1. Field of the Invention
The invention relates generally to microelectronic structures. More particularly, the invention relates to contact resistance test structures within microelectronic structures.
2. Description of the Related Art
As microelectronic structures and microelectronic devices have decreased in aerial plan-view dimensions to a point where aerial linewidth dimensions are nearing physical limitations of metal oxide semiconductor field effect transistor (MOSFET) scaling and lithographic capabilities, a trend has recently evolved within microelectronic fabrication, and in particular within semiconductor fabrication, to utilize a third vertical dimension when fabricating microelectronic structures. The use of such a third vertical dimension provides three-dimensional integrated circuits.
Although such three-dimensional integrated circuits are desirable within the microelectronic fabrication and semiconductor fabrication arts, such three-dimensional integrated circuits are nonetheless not entirely without problems. In particular, it is desirable within such three-dimensional integrated circuits to assure that vertical electrical connections to successively vertically layered structures are electrically functional, and thus also have a desirably low contact resistance.

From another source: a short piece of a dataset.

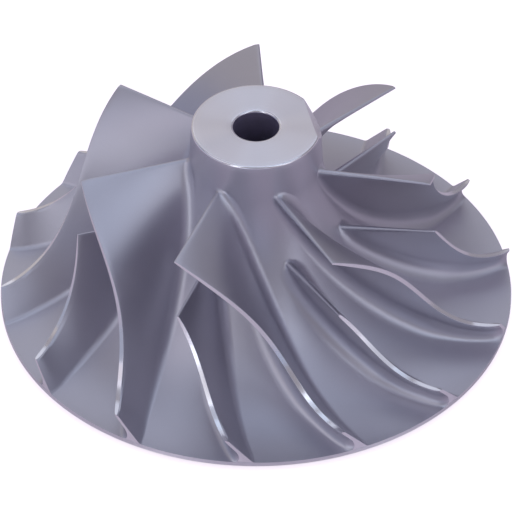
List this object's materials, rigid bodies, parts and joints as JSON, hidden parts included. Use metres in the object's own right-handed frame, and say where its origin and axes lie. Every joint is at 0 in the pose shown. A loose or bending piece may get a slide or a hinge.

Contact resistance measurement structures that are applicable to three-dimensional circuits are known in the microelectronic fabrication and semiconductor fabrication arts.
For example, Chen et al., in “Contact Resistance Measurement of Bonded Copper Interconnects for Three-Dimensional Integration Technology,” IEEE Electron Device Letters 2004, Digital Object Identifier 10.1109/LED.2003.821591, teaches a contact resistance test structure for use within bonded copper interconnects within three-dimensional integrated circuits. This particular contact resistance test structure comprises an overlapping X shaped test structure that is not susceptible to misalignment.
As microelectronic technology, including semiconductor technology, continues to advance, the evolution of three-dimensional integrated circuits is likely to continue to be prominent. Thus, desirable are test structures and related methods, such as but not limited to contact resistance test structures and related methods, that provide for efficient and reliable integration of three-dimensional integrated circuits.